I could beg of travelers to make friends of locals, as I have and do, and spend time in out-of-the-way towns and villages and shires that hold nothing apparent, which even the English beyond this area ridicule, that I visit for the sake of love and friendship and a quiet kind of adventure that I love dearly.  I fancy that I forage for adventure here – even though I see it all around me in the lingering sunrises and sunsets that last for hours, in the rich, upturned soil beyond the nearby fence, in the stream beyond this barn and the horses and their riders meandering by; in the owner of this farm whose friendship I’ve already earned with nothing more than my honest openness, quick smile, and a genuine interest in his work, his land, his barn.

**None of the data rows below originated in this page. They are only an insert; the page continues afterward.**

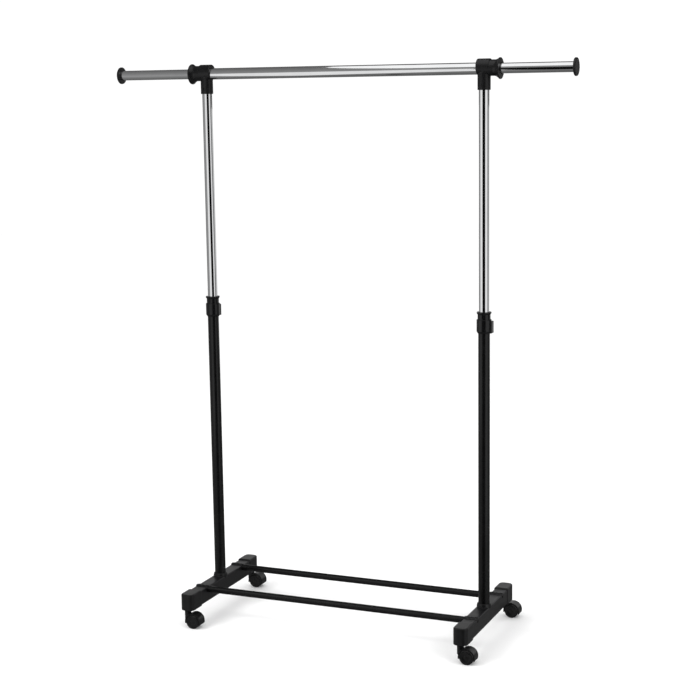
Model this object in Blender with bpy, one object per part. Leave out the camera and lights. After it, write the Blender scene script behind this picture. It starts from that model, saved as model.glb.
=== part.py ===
"""Rolling clothes rack: two height-adjustable uprights on castered legs, a rail and two pull-out rods.

Metres, +Z up. X runs along the rail, -Y is the front. The origin is on the floor, under the rack's middle.
"""

import math

import bmesh
import bpy
from mathutils import Matrix, Vector

# ---- driving sizes -------------------------------------------------------------------------------
POST_HALF_SPACING = 0.4125  # from the base's middle to an upright's axis
RAIL_HEIGHT = 1.569  # the rail's axis above the floor
ROD_OUT = {"left": 0.227, "right": 0.198}  # bare rod between the tee's flange and the end cap
COLLET_TOP = {"left": 0.934, "right": 0.921}  # top of each height clamp above the floor
LEG_HALF_LENGTH = 0.216
WHEEL_R = 0.020
BAR_HALF_SPACING = 0.113  # base bars from the middle, front and rear

LOWER_TUBE_R = 0.016
LOWER_TUBE_WALL = 0.001
UPPER_TUBE_R = 0.014
UPPER_TUBE_INSERTION = 0.163  # length of upper tube below the lower of the two clamps' tops
RAIL_R = 0.016
ROD_R = 0.014
ROD_LENGTH = 0.380
CHROME_WALL = 0.0008
BAR_R = 0.0095
BAR_WALL = 0.0008

GAP = 0.0003  # between pieces that touch
RUNNING = 0.00025  # radial clearance of what turns or slides
RAIL_CLEARANCE = 0.0012  # between the rail and an upright's end

# ---- casters -------------------------------------------------------------------------------------
CASTER_FROM_MIDDLE = LEG_HALF_LENGTH - 0.011  # swivel axes, front and rear
CASTER_TRAIL = WHEEL_R + 0.001  # wheels' axle from the swivel axis
WHEEL_Z = WHEEL_R
WHEEL_INNER = 0.0050  # wheel's inner face from the caster's middle
WHEEL_OUTER = 0.0175
WHEEL_TREAD_ROUND = 0.0020
WHEEL_DISH = 0.0020
WHEEL_HUB_R = 0.0070
WHEEL_WALL_R = WHEEL_R - 0.0035
WHEEL_CLEARANCE = 0.0010  # between a wheel's tread and the hood
AXLE_R = 0.0025
AXLE_HALF_LENGTH = 0.0140
HOOD_R = WHEEL_R + 0.0040
HOOD_HALF_WIDTH = 0.0160
HOOD_FROM = -20.0  # degrees about the axle, from +X
HOOD_TO = 192.0
WEB_R = WHEEL_R - 0.0030
WEB_HALF = 0.0042
NECK_R = 0.0095
NECK_EDGE = 0.0010
NECK_FLOOR = 0.0030  # plastic under the stem
NECK_TOP_GAP = 0.0010  # between the housing and the leg
STEM_R = 0.004
STEM_CHAMFER = 0.001
STEM_BOTTOM = WHEEL_Z + 0.0070

# ---- legs ----------------------------------------------------------------------------------------
BLOCK_BOTTOM = WHEEL_Z + HOOD_R + 0.0055
BLOCK_TOP = BLOCK_BOTTOM + 0.0475
BLOCK_HALF_WIDTH = 0.0205
BLOCK_LENGTH = 0.058
BLOCK_CORNER_R = 0.014
BLOCK_EDGE = 0.003
BEAM_HALF_WIDTH = 0.0190
BEAM_BOTTOM = BLOCK_BOTTOM + 0.0020
BEAM_TOP = BEAM_BOTTOM + 0.0420
BEAM_EDGE = 0.0025
BAR_HEIGHT = BEAM_TOP - 0.0070
BAR_SOCKET_DEPTH = 0.023
HUMP_WALL = 0.0020  # plastic over a bar's end
BOSS_R = LOWER_TUBE_R + 0.0045
BOSS_LIP_R = LOWER_TUBE_R + 0.0025
BOSS_TOP = BEAM_TOP + 0.0095
BOSS_CHAMFER = 0.003
BOSS_SKIRT = 0.008  # how far the boss runs down the beam's sides
POST_SOCKET_FLOOR = BEAM_BOTTOM + 0.0085
STEM_TOP = BLOCK_BOTTOM + 0.0345
STEM_SPACE = 0.0010  # above the stem, inside the leg
POST_PLUG_LENGTH = 0.030
POST_BOLT_R = 0.003
POST_BOLT_LENGTH = 0.026
POST_BOLT_HEAD_R = 0.005
POST_BOLT_HEAD = 0.0035
POST_BOLT_SINK = 0.0045
BAR_PLUG_LENGTH = 0.024
BAR_SCREW_R = 0.002
BAR_SCREW_LENGTH = 0.024
BAR_SCREW_HEAD_R = 0.0034
BAR_SCREW_HEAD = 0.0022
BAR_SCREW_SINK = 0.0040

# ---- height clamps -------------------------------------------------------------------------------
COLLET_RIM_R = LOWER_TUBE_R + 0.0041
COLLET_RIM_THICK = 0.0035
COLLET_NECK_R = LOWER_TUBE_R + 0.0016
COLLET_NECK = 0.020  # from the top down to the grip ring
COLLET_SEAT_R = LOWER_TUBE_R + 0.0020
COLLET_SEAT_DEPTH = 0.046  # from the top down to the lower tube's end
COLLET_TAIL = 0.030
COLLET_SLOTS = 6
COLLET_SLOT = 0.0016
RING_R = LOWER_TUBE_R + 0.0045
RING_HEIGHT = 0.038
RING_CHAMFER_H = 0.0055
RING_CHAMFER_R = 0.0030
PAD_REACH = LOWER_TUBE_R + 0.0086  # thumb pad's outer face from the upright's axis
PAD_HALF_WIDTH = 0.0100
PAD_DROP = 0.004  # pad's top below the ring's top
PAD_BELOW = 0.001  # pad's bottom above the ring's bottom
PAD_BEVEL = 0.0015
RING_TURN = {"left": 73.0, "right": 0.0}  # direction of the thumb pad, degrees from +X

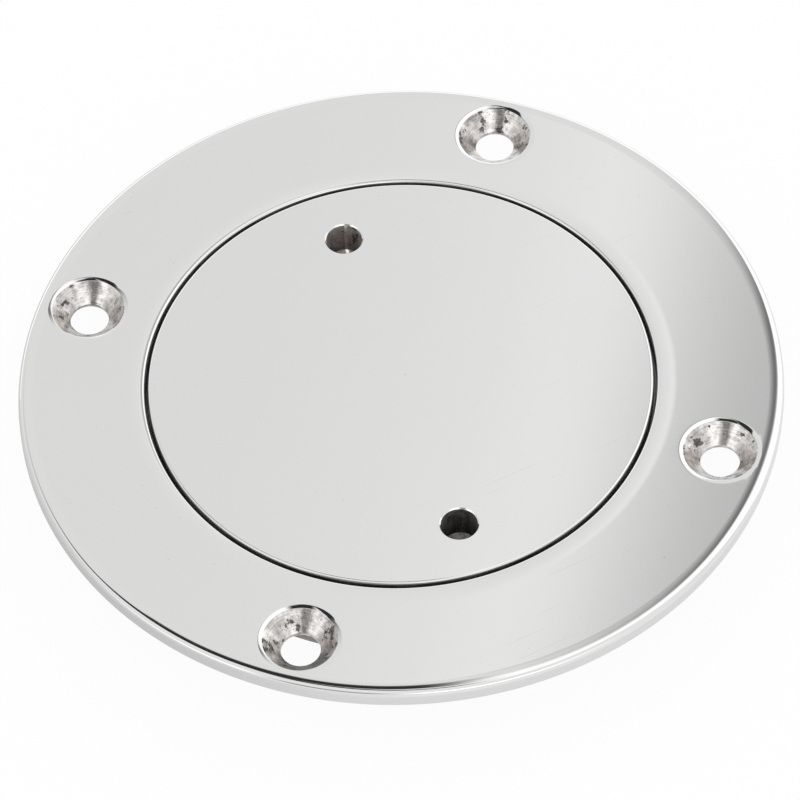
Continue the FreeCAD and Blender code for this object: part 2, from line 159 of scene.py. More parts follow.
class CoverSizes(bpy.types.PropertyGroup):
    """Sizes of the cover."""

    head_radius: length("Head radius", "Radius of the cover's head", 41.3045 * MM)
    top: length("Top", "Height of the head's top", COVER_HIGH.z)
    head_thickness: length("Head thickness", "Thickness of the head", 3.2 * MM)
    foot: length("Foot", "Height of the skirt's lower end", COVER_LOW.z)
    head_round: length("Head rounding", "Radius of the head's upper edge", 0.5 * MM)
    neck_relief: length("Neck relief", "How far the neck lies inside the thread's root", 0.2 * MM)
    neck_length: length("Neck length", "Length of the neck that carries the sealing ring", 2.5 * MM)
    skirt_wall: length("Skirt wall", "Thickness of the skirt under the thread", 3.6 * MM)
    cup_fillet: length("Cup fillet", "Fillet round the hollow's floor", 1.0 * MM)
    turn: angle("Turn", "Turn of the key sockets from the Y axis", -10.3)
    key_radius: length("Key radius", "Distance of the key sockets from the middle", 31.0762 * MM)
    socket_radius: length("Socket radius", "Radius of a key socket", MOUNTS["key_socket_far"]["r_mm"] * MM)
    socket_depth: length("Socket depth", "Depth of a key socket's straight wall", 6.5 * MM)
    socket_break: length("Socket edge break", "Chamfer at the mouth of a key socket", 0.2 * MM)
    drill_angle: angle("Drill angle", "Full angle of the drill point", 118)
    boss_wall: length("Boss wall", "Wall of the boss round a key socket", 2.5 * MM)
    boss_floor: length("Boss floor", "Metal under a drill point", 1.7 * MM)
    boss_blend: length("Boss blend", "Radius between a boss and the hollow's wall", 1.5 * MM)
    boss_root: length("Boss root", "How far a boss reaches into the hollow's wall", 1.6 * MM)
    segments: count("Segments", "Segments round the cover", 384)
    socket_segments: count("Socket segments", "Segments round a key socket", 72)


class SealSizes(bpy.types.PropertyGroup):
    """Sizes of the sealing ring."""

    section: length("Section", "Thickness of the ring", SEAL_HIGH.z - SEAL_LOW.z)
    outer_radius: length("Outer radius", "Outer radius of the ring", SEAL_HIGH.x)
    height: length("Height", "Height of the ring's middle", (SEAL_HIGH.z + SEAL_LOW.z) / 2)
    flash: length("Flash", "Depth of the moulding line", 0.03 * MM)
    segments: count("Segments", "Segments round the ring", 256)
    section_steps: count("Section segments", "Segments round the ring's section", 32)


class FinishSettings(bpy.types.PropertyGroup):
    """Colours and gloss of the steel and the rubber."""

    steel: tint("Steel", "Colour of the polished steel", (0.80, 0.80, 0.798))
    # the rim wall's colour is painted shade: a darker, tinted copy of the steel put on upright faces
    wall: tint("Rim wall", "Colour of the polished rim, seen edge on", (0.750, 0.738, 0.742))
    cone_pale: tint("Pale cone", "Palest colour of the countersinks", (0.86, 0.835, 0.815))
    cone_dark: tint("Dark cone", "Darkest colour of the countersinks", (0.21, 0.19, 0.18))
    socket_pale: tint("Pale socket", "Palest colour of the key sockets", (0.74, 0.70, 0.67))
    socket_dark: tint("Dark socket", "Darkest colour of the key sockets", (0.38, 0.35, 0.33))
    # partly the turned finish and partly painted shade: the colour is darkened for the collar in shade under
    # the flange
    machined_and_shade: tint("Machined steel", "Colour of the turned underside", (0.42, 0.412, 0.40))
    # partly the dull finish and partly painted shade: the gap's walls are darkened as shade between cover and
    # ring
    gap: tint("Gap", "Colour of the dull walls of the gap round the cover", (0.38, 0.372, 0.365))
    rubber: tint("Rubber", "Colour of the sealing ring", (0.020, 0.020, 0.021))
    polish: share("Polish", "Roughness of the polished steel", 0.045)
    bored_rough: share("Bored roughness", "Roughness of the countersinks", 0.09)
    socket_rough: share("Socket roughness", "Roughness of the key sockets' walls", 0.62)
    point_rough: share("Drill point roughness", "Roughness of the key sockets' drill points", 0.35)
    gap_rough: share("Gap roughness", "Roughness of the walls of the gap", 0.55)
    machined_rough: share("Machined roughness", "Roughness of the turned underside", 0.27)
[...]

I could suggest that friends and loved-ones let their hearts take them where they may – even walking barefoot into stinging nettles on chilly days and through soothing, soft, black clods of not-quite-mud; along horse-trod paths where long, silken grasses grow just beyond the reach of nearby thoroughbreds that one mustn’t touch.  I could suggest that those who read this befriend and ingratiate themselves to someone with whom they mysteriously connect, and offer everything beautiful they have to give, that they may find what their heart yearns for….

Except that I’m told, over-and-over, that I am different; that no one does this.

And, I guess, it’s true.

Because:  who will make themselves so vulnerable, so exposed, so fragile as to not know what will happen from day to day?  Who will let themselves live in a moment so completely that every moment before and after threatens to crush one’s mind with power and complexity and fullness that comes in nearly-certain waves of uncertainty?

I know very few.

So:  I can write and tell of these beauties I see.  I can tell true tales of love, of a white sky opening, finally, with the faintest hint of blue to let the clouds beyond display themselves for a moment before fading altogether, this evening, into a single sheet of translucent grey-blue.

But I cannot suggest that anyone attempt to live or duplicate this life… for it is, and it remains, uniquely mine.